After this, make sure that all the tenants have your mobile number, and also an email address.

Email is often a preferable method of communication as it avoids your phone ringing at all hours and it means that all your correspondence is on record in
written form.

But Don’t Overdo It

There’s nothing worse than a nosy landlord who is round every other week. Even though you have the right to enter the property whenever you like (with 24
hours’ notice), it’s best to keep your distance from your tenants if they don’t need you.
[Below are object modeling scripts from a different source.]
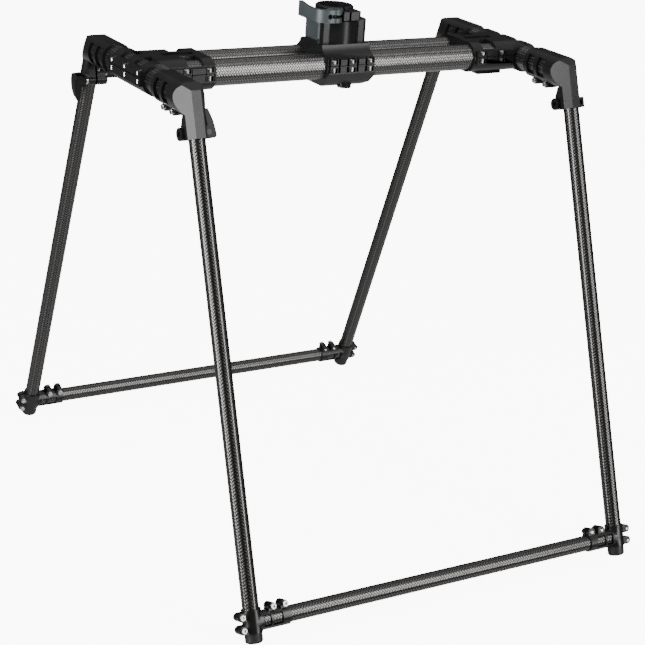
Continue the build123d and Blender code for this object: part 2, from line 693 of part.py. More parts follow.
def make_cap_shape():
    """Rubber cap over the leg's lower end, before its flat is cut at the floor."""
    top = -foot_down - cap_gap
    cap = rod(cap_radius, top - cap_length, top, "Z")
    cap = fillet(cap.edges().group_by(Axis.Z)[0], cap_fillet)
    return cap - rod(leg_radius, top - cap_length + cap_floor, top + 1, "Z")


# Each cam lever can be turned about its bolt: up the leg, down the leg, or back under the sleeve
lever_turns = {"front_left": 0, "front_right": -90, "rear_left": 180, "rear_right": 0}


def make_sides():
    elbow = make_elbow_shape()
    foot = make_foot_shape()
    cap = make_cap_shape()
    floor = block(-400, 400, -400, 400, -50, 0)
    leg_low = foot_end - cap_floor
    leg = rod(leg_radius, -leg_low, -socket_top - 0.3, "Z") - rod(leg_radius - leg_wall, -leg_low - 1, 0, "Z")
    bolts, pins, washers, sleeve_set = [], [], [], []
    foot_screws = {"front": [], "rear": []}
    # The rear half is the front half turned half round, so front left becomes rear right
    names = {("left", 0): "front_left", ("right", 0): "front_right",
             ("left", 180): "rear_right", ("right", 180): "rear_left"}
    for (side, turn), name in names.items():
        sign = -1 if side == "left" else 1
        corner = Rot(0, 0, turn) * Pos(sign * cross_x, -elbow_y, boom_height)
        write(f"elbow_{name}", corner * elbow)
        sleeve_set += [corner * screw for screw in sleeve_screws()]
        write(f"leg_{name}", corner * down_leg(leg))
        flip = Rot(lever_turns[name], 0, 0)
        bolts.append(corner * at_pinch(leg_bolt() - flip * leg_pin()))
        pins.append(corner * at_pinch(flip * leg_pin()))
        washers.append(corner * at_pinch(leg_washer()))
        write(f"leg_lever_{name}", corner * at_pinch(flip * leg_lever()))
        inward = Rot(0, 0, 0) if side == "left" else Rot(0, 0, 180)
        ankle = corner * Rot(-leg_splay, 0, 0) * Pos(0, 0, -skid_slant) * inward
        write(f"foot_{name}", ankle * foot)
        write(f"foot_cap_{name}", (ankle * cap) - floor)
        end = "front" if turn == 0 else "rear"
        foot_screws[end] += [ankle * screw for screw in foot_screw_set()]
    write("elbow_screws", Compound(sleeve_set))
    write("leg_clamp_bolts", Compound(bolts))
    write("leg_clamp_pins", Compound(pins))
    write("leg_clamp_washers", Compound(washers))
    skid_half = cross_x - leg_radius - 1.6
    for end, turn in (("front", 0), ("rear", 180)):
        write(f"foot_screws_{end}", Compound(foot_screws[end]))
        pivot = Rot(0, 0, turn) * Pos(0, -elbow_y, boom_height)
        line = pivot * Rot(-leg_splay, 0, 0) * Pos(0, 0, -skid_slant)
        write(f"skid_tube_{end}", line * tube(leg_radius, leg_wall, -skid_half, skid_half, "X"))


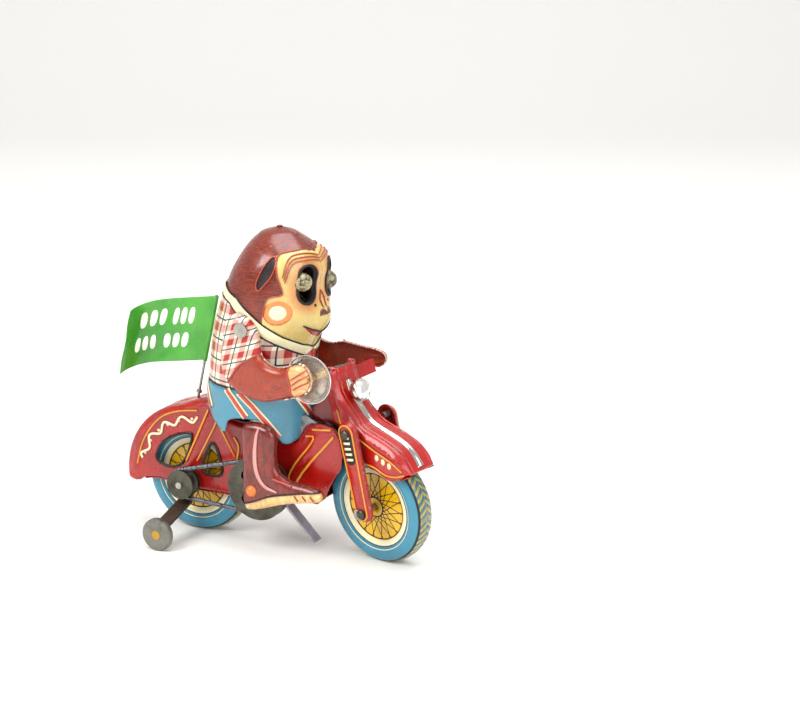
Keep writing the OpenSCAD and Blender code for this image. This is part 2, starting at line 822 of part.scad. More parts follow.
frame_shell_right();
frame_shell_left();
motor_plate_right();
motor_plate_left();
plate_pillars();
rider_bracket();
headstock();
hip_rod();
shoulder_rod();
eye_pin();
leg_right();
leg_left();
leg_rivets();
monkey_shell_right();
monkey_shell_left();
outrigger_arm_right();
outrigger_arm_left();
roller_pins();
lever_pin();
spring_belt();
foot_pin();
rear_wheel_right();
rear_wheel_left();
rear_axle_rod();
rear_pulley();
drive_shaft_rod();
drive_pulley();
drive_pinion();
cam();
idle_arbor_rod();
idle_wheel();
idle_pinion();
great_wheel();
mainspring();
key_arbor_rod();
winding_key();
ratchet_wheel();
fairing_right();
fairing_left();
fork_blade_right();
fork_blade_left();
blade_rivets();
steering_stem();
fender_trim();
headlamp();
handlebar();
front_axle_rod();
front_wheel_right();
front_wheel_left();
roller_right();
roller_left();
arm_right();
arm_left();
bell();
bell_rivet();
eye_rocker();
push_rod();
stop_lever();
flag_wire();
flag_sheet();
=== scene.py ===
"""Tin wind-up toy: a monkey rides a motorcycle and rings a bell. Printed, pressed tin around the CAD frame."""
import math
import bpy
import numpy as np
from mathutils import Matrix, Vector
from mathutils.geometry import delaunay_2d_cdt


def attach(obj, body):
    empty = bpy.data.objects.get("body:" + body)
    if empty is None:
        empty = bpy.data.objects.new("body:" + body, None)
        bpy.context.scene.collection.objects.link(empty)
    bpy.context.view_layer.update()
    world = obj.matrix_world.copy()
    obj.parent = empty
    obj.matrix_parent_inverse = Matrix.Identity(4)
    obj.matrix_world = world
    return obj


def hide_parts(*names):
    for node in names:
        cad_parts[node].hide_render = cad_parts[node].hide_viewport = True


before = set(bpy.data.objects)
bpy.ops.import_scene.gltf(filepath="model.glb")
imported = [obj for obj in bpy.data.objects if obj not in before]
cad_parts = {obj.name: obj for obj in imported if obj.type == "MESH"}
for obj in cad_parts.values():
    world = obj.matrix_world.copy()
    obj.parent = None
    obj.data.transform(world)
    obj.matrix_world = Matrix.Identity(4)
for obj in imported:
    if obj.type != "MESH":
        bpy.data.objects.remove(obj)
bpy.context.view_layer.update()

MM = 0.001
RIGHT, LEFT = -1, 1


# ---------------------------------------------------------------- geometry helpers

def arr(points):
    return np.asarray(points, float)


def resample(points, step, closed=True):
    """Points along a polyline, at most step apart, with its corners kept."""
    points = arr(points)
    out = []
    count = len(points) if closed else len(points) - 1
    for i in range(count):
        a, b = points[i], points[(i + 1) % len(points)]
        parts = max(1, math.ceil(np.linalg.norm(b - a) / step))
        out += [a + (b - a) * k / parts for k in range(parts)]
    if not closed:
        out.append(points[-1])
    return arr(out)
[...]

Fix Problems As Soon As They Arise

Apparently, 72% of landlords fully manage their properties themselves
instead of through an agency, and if this applies to you, it means you have to sort out any maintenance repairs yourself (or hire out someone else to do
it).

One of the most frustrating things as a tenant is sitting around and waiting for the landlord to come and fix the leaky shower or broken oven, so make up a
list of plumbers, electricians and other tradesmen who you trust and know will be able to get the job done ASAP.

Take An Inventory

Before your tenants move in, make sure to take a detailed inventory of the property. This can be a very time-consuming task, but it’s certainly worth
doing.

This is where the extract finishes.